「住む」ことを考える。

前回、ブルキナファソに来た時から家屋の調査を始めた。職場のプロジェクト・リーダーの提案で、いわば上司命令だが、とにかく人類学の範疇のことは食いついておけ、と思って、できる限りエフォートを出している。

今、『マルセル・モースの世界』(モース研究会 平凡社新書)という本を読んでいるのだけど、その中にモースの文章を引用して、こんな一文が載せられている。

「現認することと統計をとることによる科学である民族学においては、直観の働く余地はない。社会学と記述的民族学は、研究者に古文書学者であり歴史家であり統計家であることを求める。さらにある社会における生活全体をありありと感じさせる小説家であることも。(ME:8)」(31)
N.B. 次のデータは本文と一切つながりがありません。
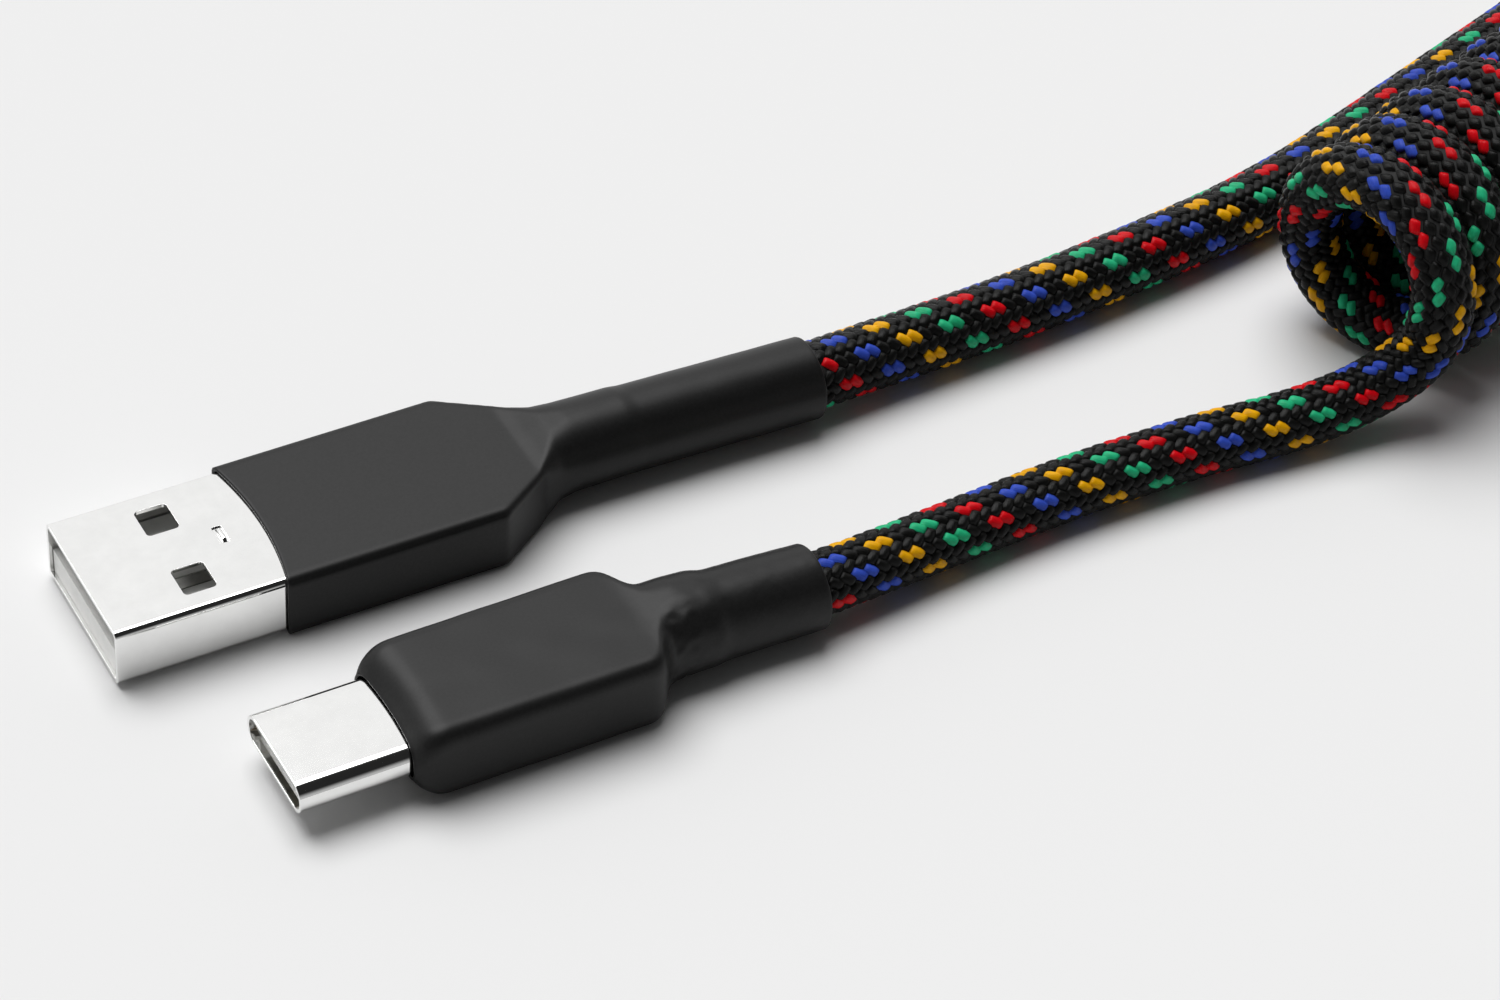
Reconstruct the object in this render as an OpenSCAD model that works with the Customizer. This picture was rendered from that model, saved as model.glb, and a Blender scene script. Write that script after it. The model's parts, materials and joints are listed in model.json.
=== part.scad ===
// Coiled charging cable with a USB-A plug and a USB-C plug, each closed by a
// heat-shrink sleeve, lying on a flat surface.
// Millimetres. +X runs from the plug mouths towards the cable, +Z is up, and
// Z = 0 is the surface that the cable lies on.

/* [USB-A plug] */
// Distance from the origin to the axis of the plug
a_axis_y = 8.9; // [8.5:0.1:12]
// Width of the steel shell
a_shell_w = 12; // [11.9:0.05:12.1]
// Height of the steel shell
a_shell_h = 4.5; // [4.4:0.05:4.6]
// Length of the steel shell
a_shell_len = 18.8; // [18:0.1:20]
// Length of shell that stands out of the sleeve
a_mouth_len = 12; // [11.5:0.1:12.5]
// Length of the whole plug with its boot
a_len = 54; // [50:1:60]

/* [USB-C plug] */
// Distance from the origin to the axis of the plug
c_axis_y = 10.1; // [9.5:0.1:13]
// Width of the steel shell
c_shell_w = 8.25; // [8.2:0.05:8.3]
// Height of the steel shell
c_shell_h = 2.4; // [2.35:0.05:2.45]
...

すると、「家屋」を記述しようと思うと、「建築家」にならねばならない…のだろうか?

前回の調査、建築学の先生に同行したのだが、やはり図面の取り方や視点、実に人類学的にも面白いお話を伺いながらの充実した調査だったが、やはり図面などは職人技。これを要求されるなら「建築家」はちょいと難しい。

では、ということで、そこに住む人の履歴を考えてみようと思った。どこにどんな風につながっていくか、いまいち自分でもよくわかっていないのだけど、少なくともそこに住む人は世代ごとに決まった人なのではないか、という「直観」があって、家に象徴される家族関係があるのではないか、というところに行きついている。僕自身が伝統的なものに執着したエキゾチックな感性から抜け出ていないだけかも…という不安は持っているのだけど、まあ、今の自分にできそうなのは、どうもこれくらいではないか、と思っている。

とりあえず、週末の2日間、この調査の続きをやってきた。

ブルキナの6月は雨が降り出すはずなのだが、今年はどうも雨が少ない年らしい。おかげで道はよかったが、少し心配もしつつ。